Los dioses de Virgilio conservan los odios y
las pasiones de los homéricos, pero por sobre esta condición se yergue un afán
de justicia que los jerarquiza y los humaniza, al par que la justicia que deben
administrar se vuelve más justa. El hado parece una instancia superior a los
dioses mismos, pero Júpiter se acomoda a él sólo cuando así conviene al mito.
En cuanto a la adivinación, Virgilio no se limitó a sus formas romanas, sino
que las combinó con las de origen helénico, y su función más importante la
cumple en la escena de magia que promueve Dido en el libro IV.
Le venía muy bien Eneas al poeta por su escaso
papel en la Ilíada , y porque
poseía una innegable sustancia divina y se relacionaba a un tiempo con la
tradición homérica, de la que procedía, y con la romana, a la que se dirigía.
Eneas es uno de los seres más humanos, al que Virgilio ha mostrado muy cercano
a nosotros por su modo de pensar y de sentir.
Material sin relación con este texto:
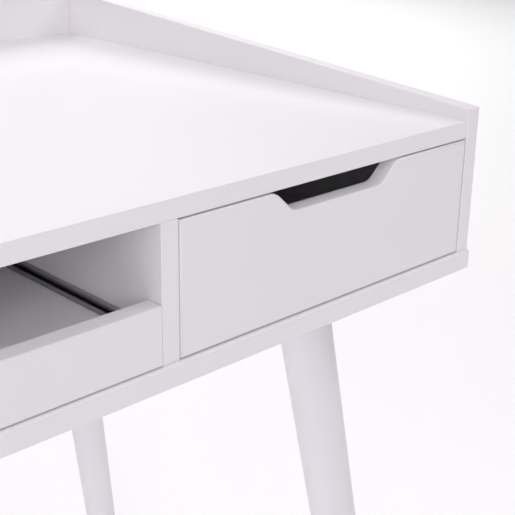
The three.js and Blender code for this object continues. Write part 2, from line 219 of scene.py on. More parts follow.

Aquiles en la Ilíada
y Ulises en la Odisea mantienen un
carácter uniforme, mientras que Eneas en la Eneida se transforma de vencido fugitivo en jefe
de estado. Por su lucha tenaz contra la adversidad, por la piedad filial, por
la fidelidad a la patria, por el respeto del designio de los dioses, Eneas es
“el héroe digno por excelencia de piedad y simpatía, más que de admiración”.
La verdadera contienda en la Eneida
no son los combates que sostienen los ejércitos, sino la lucha interior de
Eneas entre el deber y la pasión, entre Dido e Italia. Y el vencedor no es
Eneas, aunque abandona a Dido; ni siquiera el deber, que es el causante de
esto, sino el destino, que ha marcado inexorablemente la función que debe
cumplir Eneas y, por consiguiente, el trágico final de la reina.